Les chansons de ce Moment présent se prêteraient de toute façon mal à une démonstration de puissance vocale, qui n’aurait pour effet que de masquer l’essentiel. La plume de Mélodie Lauret a trop de verve pour les lignes mélodiques des standards de la pop radio, même si “Coups de coup de foudre” a le potentiel pour être fredonnée dans toutes les voitures de France. En 11 titres, iel déploie une écriture mature, une poésie du “je” directe et introspective, comme un instantané des flux indomptables qui traversent la tête de leur auteur·ice. “Chez moi, l’écriture est toujours une urgence. Quand j’écris, je suis dans une sorte de transe, et j’ai beaucoup de mal à revenir sur mes textes ensuite.” Le résultat est sans posture, sans snobisme, l’interprétation sensible et sincère, et les fragments de ce cerveau qui doute trouvent vite un écho chez qui veut l’entendre. Et particulièrement, peut-être, auprès du public queer.
Fini les étiquettes
Mélodie Lauret voulait nous accueillir dans un endroit qui ait du sens. On s’est finalement donné rendez-vous dans son petit appart parisien. Dans la pièce principale, la première chose qu’on voit, c’est un “Queer” peint en bleu sur sa bibliothèque rouge. Sur les murs, des affiches célèbrent le sexe lesbien ou se moquent des mecs “cishet” (cis et hétéros). Au-dessus de son piano, un vinyle de Jacques Brel côtoie The Little Big Book of Pussy (le petit grand livre des chattes) et son pendant masculin, The Big Penis Book (le livre des grosses bites). Mec ou meuf, pédé ou lesbienne, Mélodie Lauret a quitté les étiquettes pour se construire une identité qui lui appartient, et le chante sans détour dans “J’en fais mon arme” : “Homme ou femme, je me suis posé la question. J’ai fait le choix de pas choisir, je suis un peu rien, je suis un peu tout.” Une chanson comme une révolution douce, un doigt d’honneur susurré à tous ceux qui refusent encore de croire que le genre serait une construction sociale.

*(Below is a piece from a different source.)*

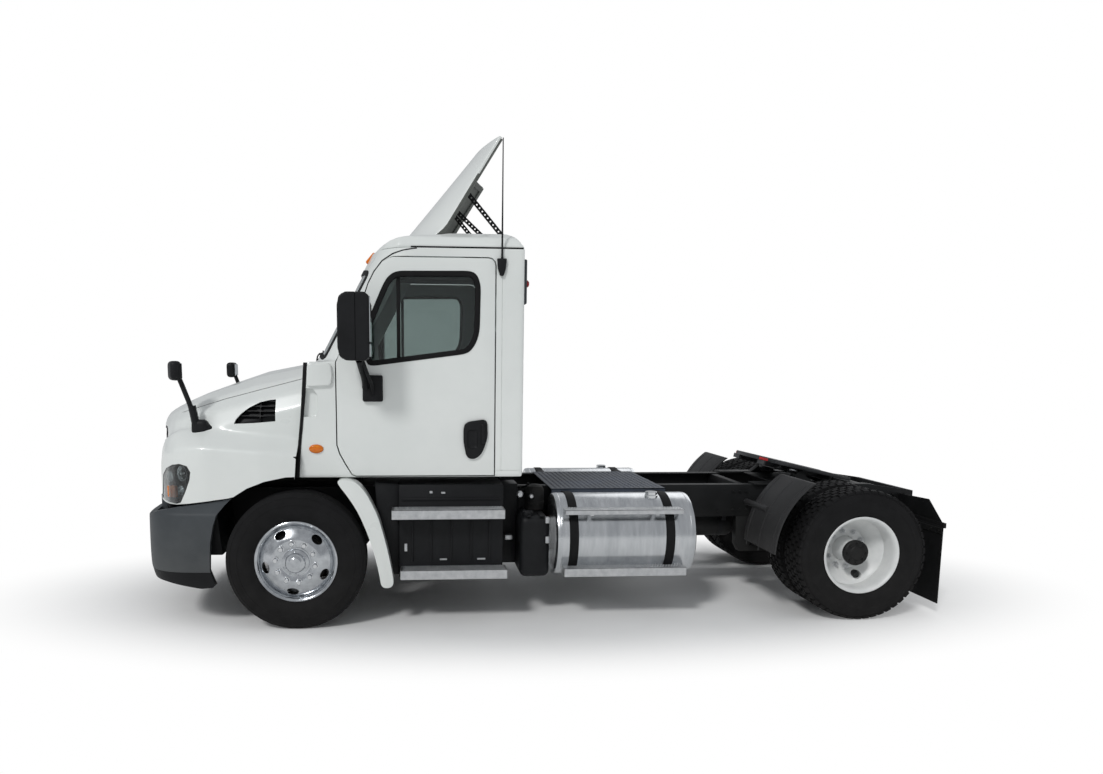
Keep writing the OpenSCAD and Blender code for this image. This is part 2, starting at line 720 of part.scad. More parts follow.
// Dashboard with the steering column, seen through the glass
column_y = 450;
column_foot = [-600, column_y, 1560];
column_tilt = 32;
column_len = 240;
module dashboard() {
    w = cab_side - wall_t - 12;
    outline = [[firewall_x[0], 1480], [firewall_x[0], 1925], [-400, 1935], [-590, 1840], [-650, 1700],
        [-630, 1540], [-520, 1480]];
    color("#2a2b2d") at_front() {
        side_plate(outline, [-w, w]);
        translate(column_foot) rotate([0, -column_tilt, 0]) {
            cylinder(d = 90, h = column_len - 30);
            cylinder(d = 26, h = column_len + 12);
        }
    }
}
module steering_wheel() {
    r = steering_wheel_d / 2;
    color("#1b1c1e") at_front() translate(column_foot) rotate([0, -column_tilt, 0])
        translate([0, 0, column_len]) difference() {
            union() {
                rotate_extrude() translate([r - 15, 20]) circle(d = 30, $fn = 24);
                for (a = [90, 210, 330]) rotate([0, 0, a]) translate([0, -20, 5]) cube([r - 15, 40, 14]);
                cylinder(d = 130, h = 34);
            }
            translate([0, 0, -eps]) cylinder(d = 26 + 2 * fit, h = 14 + eps);
        }
}

// Two seats, each a pedestal, a cushion, a back and a headrest
seat_y = 470;
seat_w = 500;
module seats() {
    floor = cab_floor_z + wall_t;
    color("#3a3b3e") at_front() both() {
        side_plate([[-1380, floor], [-960, floor], [-1000, 1480], [-1360, 1480]],
            [seat_y - 170, seat_y + 170]);
        side_plate([[-1400, 1480], [-900, 1480], [-890, 1560], [-930, 1610], [-1340, 1590], [-1400, 1600]],
            [seat_y - seat_w / 2, seat_y + seat_w / 2]);
        side_plate([[-1400, 1599], [-1320, 1599], [-1370, 2000], [-1400, 2200], [-1480, 2200],
            [-1490, 1900]], [seat_y - seat_w / 2 + 10, seat_y + seat_w / 2 - 10]);
        side_plate([[-1470, 2199], [-1420, 2199], [-1400, 2240], [-1410, 2390], [-1480, 2390],
            [-1490, 2260]], [seat_y - 140, seat_y + 140]);
    }
}

// ---------- doors ----------

pane_y = cab_side - wall_t / 2;
module door() {
    for (z = hinge_z) hinge_half(z + hinge_h + fit, -45);
    difference() {
        side_plate(door_outline(door_gap), [cab_side - wall_t, cab_side]);
        side_plate(window_outline(0), [cab_side - wall_t - eps, cab_side + eps]);
    }
}
module door_glass() {
    side_plate(window_outline(0), [pane_y, pane_y + glass_t]);
}
module door_left() { color("#eceeec") at_front() door(); }
module door_right() { color("#eceeec") at_front() mirror([0, 1, 0]) door(); }
module door_glass_left() { color("#5a6a72", 0.6) at_front() door_glass(); }
module door_glass_right() { color("#5a6a72", 0.6) at_front() mirror([0, 1, 0]) door_glass(); }

// Mirror on the door: foot, arm and tall head
mirror_head = [[-566, -340], [1180, 1420], [1945, 2410]];
mirror_foot = [[-635, -485], [1655, 1850]];
module door_mirror() {
    foot_y = cab_side + 35;
    h = mirror_head;
    y = [h[1][0] + cab_side - 1030, h[1][1] + cab_side - 1030];
    block(mirror_foot[0], [cab_side, foot_y], mirror_foot[1]);
    front_plate([[foot_y - 12, 1720], [foot_y - 12, 1800], [y[0] + 50, 1900], [y[0] + 60, h[2][0] + 5],
        [y[0] + 120, h[2][0] + 5], [y[0] + 110, 1860]], [-540, -480]);
    side_plate([[h[0][0], h[2][0] + 30], [h[0][0] + 30, h[2][0]], [h[0][1] - 50, h[2][0]],
        [h[0][1], h[2][0] + 60], [h[0][1], h[2][1] - 60], [h[0][1] - 50, h[2][1]],
        [h[0][0] + 30, h[2][1]], [h[0][0], h[2][1] - 30]], y);
}
module door_mirror_left() { color("#141516") at_front() door_mirror(); }
module door_mirror_right() { color("#141516") at_front() mirror([0, 1, 0]) door_mirror(); }

// ---------- roof fairing and antenna ----------

// The panel is part of an upright tube's wall, leaned back along its slope
fairing_r = 2600;
fairing_lean = 41;
fairing_foot = [-800, 2950];
strut_y = [-620, 0, 620];
strut_w = 40;
// A point on the panel's inner face, given its distance up the panel and from the centreline
function panel_point(up, y) =
    let (bow = sqrt(pow(fairing_r - fairing_t, 2) - pow(abs(y) + 4, 2)) - fairing_r - fit)
    [fairing_foot[0] + bow * cos(fairing_lean) - up * sin(fairing_lean),
        fairing_foot[1] + lift + bow * sin(fairing_lean) + up * cos(fairing_lean)];
// A point on the roof's rear slope, a given distance ahead of the cab's back
function roof_rear_point(x) = [cab_back + x, roof_z + roof_back[1]
    + (x - roof_back[0]) * (roof_full[1] - roof_back[1]) / (roof_full[0] - roof_back[0])];
module fairing_sweep(r) {
    translate([fairing_foot[0], 0, fairing_foot[1] + lift]) rotate([0, -fairing_lean, 0])
        translate([-fairing_r, 0, -900]) cylinder(r = r, h = 3000, $fn = 256);
}
module roof_fairing() {
    top = fairing_top_z;
    color("#eceeec") at_front() difference() {
        intersection() {
            difference() {
                fairing_sweep(fairing_r);
                fairing_sweep(fairing_r - fairing_t);
            }
            block([cab_back, -640], [-fairing_w / 2, fairing_w / 2], [roof_z, top]);
        }
        intersection() {
            front_plate(roof_section(0), [cab_back - 10, 0]);
            block([cab_back - 10, 0], [-cab_side, cab_side], [roof_z - 1, top]);
        }
    }
    color("#1c1d1f") at_front() for (y = strut_y)
        side_plate([panel_point(430, y), roof_rear_point(90 + strut_w), roof_rear_point(90),
            panel_point(430 + strut_w, y)], [y - 4, y + 4]);
}

antenna_x = -1492;
module antenna() {
    y = cab_side + 22;
    color("#111213") at_front() {
        side_plate([[-1520, 2680 + lift], [-1462, 2680 + lift], [-1466, 2610 + lift], [-1482, 2565 + lift],
            [-1500, 2565 + lift], [-1516, 2610 + lift]], [cab_side, y]);
        bar_z(7, antenna_x, cab_side + 14, [2679 + lift, 3510 + lift]);
    }
}

// ---------- outside the cab's foot ----------

// The wings' rear strips, behind the front wheels
flare_y = [985, 1150];
module wing_flares() {
    top = cab_floor_z;
    outline = [[-12, top - 15], [-12, top], [-270, top], [-420, top], [-470, top - 25], [-600, 860],
        [-695, 500], [-728, 300], [-628, 290], [-583, 502], [-500, 801], [-385, 1000], [-310, top - 25]];
    color("#eceeec") at_front() both() side_plate(outline, flare_y);
}

tread_t = 30;
step_y = [1000, 1150];
cab_step_x = [-1520, -740];
module cab_steps() {
    color("#a9acaf") at_front() both() {
        block([cab_step_x[0], cab_step_x[1] + 50], step_y, [880 - 75, 880]);
        block([cab_step_x[0] - 20, cab_step_x[1] - 10], step_y, [430 - 75, 430]);
    }
}

// Battery box on the left, exhaust treatment box on the right, and the fluid tank
module side_boxes() {
    color("#1b1c1e") at_front() {
        both() block(cab_step_x, [rail_y, step_y[0]], [340, 1040]);
        both() block([cab_step_x[0] + 15, cab_step_x[1] - 15], [rail_y, step_y[0]], [330, 345]);
        block([-1890, -1650], [rail_y, 985], [310, 1060]);
    }
}

tank_y = rail_y + 50 + tank_d / 2;
tank_x = [-1950 - tank_len, -1950];
tank_z = 625;
strap_x = [tank_x[1] - 95, tank_x[0] + 160];
// Height of the upper step's underside over the tank's axis, and where both steps start in the tank
tank_step_rise = 205;
tank_step_y = tank_y + sqrt(pow(tank_d / 2, 2) - pow(tank_step_rise, 2)) - 55.7;
module fuel_tanks() {
    color("#c6c9cc") at_front() both() {
        bar_x(tank_d, tank_x, tank_y, tank_z);
        bar_z(96, tank_x[0] + 330, tank_y - 40, [tank_z + tank_d / 2 - 20, tank_z + tank_d / 2 + 22]);
        for (x = strap_x) difference() {
            union() {
                bar_x(tank_d + 14, [x - 32, x + 32], tank_y, tank_z);
                block([x - 32, x + 32], [rail_y, tank_y], [rail_z0 - 60, rail_top_z - 10]);
            }
            bar_x(tank_d - 2, [x - 40, x + 40], tank_y, tank_z);
        }
        block([tank_x[0] + 70, tank_x[1] - 20], [tank_step_y, step_y[1]],
            [tank_z + tank_step_rise, tank_z + tank_step_rise + 40]);
        block([tank_x[0] + 90, tank_x[1] - 20], [tank_step_y, step_y[1]], [tank_z - 265, tank_z - 195]);
    }
}

deck_x = [-2860, -1940];
module deck_plate() {
    color("#39414d") at_front() block(deck_x, [-rail_y + 20, rail_y + 240], [rail_top_z, rail_top_z + 12]);
}

// ---------- fifth wheel ----------

pin_d = 60;
plate_top = 85;
module fifth_wheel() {
    w = plate_w / 2;
    mouth = 190;
    throat = 44;
    outline = mirrored([[500, 0], [500, 180], [430, 380], [300, w - 10], [150, w], [-180, w], [-330, w - 40],
        [-480, w - 130], [-490, mouth + 60], [-470, mouth], [-90, throat], [-40, throat]]);
    color("#222325") at_fifth_wheel() rotate([0, -plate_tilt, 0]) difference() {
        union() {
            plan_plate(outline, [plate_top - plate_t, plate_top]);
            // lock body under the plate and the bosses for the tilt pin
            block([-90, 110], [-130, 130], [plate_top - plate_t - lock_len, plate_top - plate_t + eps]);
            both() bar_y(pin_d + 36, 0, [250, 330], 0);
            both() block([-44, 44], [250, 330], [0, plate_top - plate_t + eps]);
        }
        bar_z(lock_d, 0, 0, [-200, plate_top + eps]);
        bar_z(2 * throat, 0, 0, [plate_top - plate_t, plate_top + eps]);
        both() bar_y(pin_d + 2 * fit, 0, [249, 331], 0);
    }
}

base_y = [338, 420];
module fifth_wheel_base() {
    color("#2a2c2e") at_fifth_wheel() {
        top = rail_top_z - fifth_pin_z;
        both() {
            block([-420, 420], [rail_y - 100, rail_y + 40], [top, top + 14]);
            side_plate([[-120, top + 13], [120, top + 13], [44, 0], [-44, 0]], base_y);
            bar_y(90, 0, base_y, 0);
            bar_y(pin_d, 0, [252, base_y[0] + eps], 0);
        }
        block([-200, 200], [-rail_y + 99, rail_y - 99], [top, top + 8]);
    }
}

// Quarter wings ahead of the rear wheels, and the mud flaps behind them with their hangers
module rear_wings() {
    y = [dual_y - 300, dual_y + 290];
    r = tyre_r + 185;
    arm = 26;
    flap_x = -700;
    color("#232426") at_rear() {
        both() {
            intersection() {
                translate([0, y[0], hub_z]) rotate([-90, 0, 0]) difference() {
                    cylinder(r = r, h = y[1] - y[0]);
                    translate([0, 0, -eps]) cylinder(r = r - 12, h = y[1] - y[0] + 2 * eps);
                }
                side_plate([[380, 1060], [900, 1060], [900, 470], [500, 470]], y);
            }
            bar_y(50, (r - 6) * cos(arm), [rail_y, y[0] + 260], hub_z + (r - 6) * sin(arm));
            block([flap_x, flap_x + 8], [dual_y - 290, dual_y + 290], [90, 700]);
            block([flap_x - 20, flap_x + 1], [rail_y, dual_y + 290], [690, 730]);
        }
    }
}

frame_rail_left();
frame_rail_right();
frame_crossmembers();
front_bumper();
radiator();
engine_and_gearbox();
driveshaft();
front_axle_beam();
front_springs();
rear_axle_housing();
rear_suspension();
knuckle_left();
knuckle_right();
tie_rod();
front_tyre_left();
front_tyre_right();
front_rim_left();
front_rim_right();
rear_tyres_left();
rear_tyres_right();
rear_rims_left();
rear_rims_right();
hood();
grilles();
headlights();
hood_mirrors();
cab_shell();
cab_roof();
cab_glass();
dashboard();
steering_wheel();
seats();
door_left();
door_right();
door_glass_left();
door_glass_right();
door_mirror_left();
door_mirror_right();
roof_fairing();
antenna();
wing_flares();
cab_steps();
side_boxes();
fuel_tanks();
deck_plate();
fifth_wheel();
fifth_wheel_base();
rear_wings();
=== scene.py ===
import math
import random

import bmesh
import bpy
from mathutils import Matrix, Vector


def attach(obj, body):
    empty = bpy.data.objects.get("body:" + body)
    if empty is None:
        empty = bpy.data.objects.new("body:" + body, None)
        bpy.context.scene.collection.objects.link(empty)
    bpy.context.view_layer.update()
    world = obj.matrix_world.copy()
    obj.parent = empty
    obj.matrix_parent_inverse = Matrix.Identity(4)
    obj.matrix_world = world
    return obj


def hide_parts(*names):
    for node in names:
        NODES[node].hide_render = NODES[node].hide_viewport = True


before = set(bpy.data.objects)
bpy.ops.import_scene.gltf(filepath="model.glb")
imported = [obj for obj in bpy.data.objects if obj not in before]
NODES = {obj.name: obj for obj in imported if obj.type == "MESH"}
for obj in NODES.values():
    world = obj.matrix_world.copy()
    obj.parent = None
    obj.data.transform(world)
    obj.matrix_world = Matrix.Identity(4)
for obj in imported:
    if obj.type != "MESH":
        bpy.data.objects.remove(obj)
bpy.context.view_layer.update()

# Where the two axles stand, in metres
FRONT = 1.94
REAR = -2.31
HUB_Z = 0.506
# How far out the cab's side and the frame rail's outer face stand
CAB_SIDE = 1.03
RAIL_SIDE = 0.4325
SIDES = ((1, "left"), (-1, "right"))
MIRRORED = Matrix.Scale(-1, 4, (0, 1, 0))


# ---------- camera, light and floor ----------

# Where the camera stands, in metres, and its yaw, pitch and roll, in radians
CAMERA_STAND = (FRONT - 0.8647, 7.1551, 1.9061)
CAMERA_AIM = (0.0794, -0.1373, 0.0057)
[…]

“La non-binarité m’est apparue plus politique que la fluidité de genre.”
“Petite, je n’étais pas vraiment androgyne, se souvient-iel. Mais en grandissant, j’ai commencé à m’habiller plus butch, à m’approprier une certaine masculinité. Et certains jours, je me sentais vraiment plus mec que meuf.” Une fois ce constat posé, difficile pourtant de trouver le mot juste pour expliquer aux autres ce que l’on a découvert de soi. “La non-binarité m’est apparue plus politique que la fluidité de genre. En tout cas, elle m’a vraiment permis de changer mon rapport à ce que je croyais être un ressenti illégitime, qui ne méritait pas que je demande aux gens de modifier leur façon de m’appréhender.” Dans la vie comme dans ses chansons, Mélodie Lauret alterne depuis le féminin et le masculin, et la seule chose qu’iel demande à ses interlocuteurs, c’est de ne pas utiliser de mots trop genrés. “Quand j’explique ça à quelqu’un et que la personne fait semblant de comprendre avant de m’appeler « meuf », ça m’exaspère ! dit-iel en riant. Mais je sais qu’on revient de loin, qu’on s’est tous et toutes construit·es dans la binarité du genre, et que c’est difficile pour les gens de la remettre en question du jour au lendemain. On a le droit de se tromper, tant que ce n’est pas malveillant.”
Si le titre qui a donné son nom à l’album dénonce les injonctions à vivre “le moment présent”, d’autres obligations interrogent l’artiste de 23 ans, et même au sein de cette communauté queer à laquelle iel appartient pleinement. “J’ai parfois l’impression que je ne serai jamais assez militant. Mais je crois qu’il faudrait qu’on accepte tous que chacun milite à sa manière, avec ses armes et ses contraintes. Exister, parler, assumer, c’est déjà militant.” Animal nocturne, Mélodie Lauret regrette aussi qu’il soit difficile, quand on est queer, de “rencontrer des gens sans avoir à danser sur de la techno”. “J’aime créer un vrai lien, apprendre à connaître les gens, et dès qu’on m’accorde un peu d’intérêt, je m’enflamme”, explique-t-iel. Sous l’autodérision, plusieurs de ses chansons semblent le confirmer. Alors Mélodie Lauret, cœur d’artichaut ? “Je ne cherche pas l’amour, je cherche à être bousculé·e par quelque chose. J’ai besoin d’avoir la sensation de perdre le contrôle. J’ai besoin de cette ivresse.”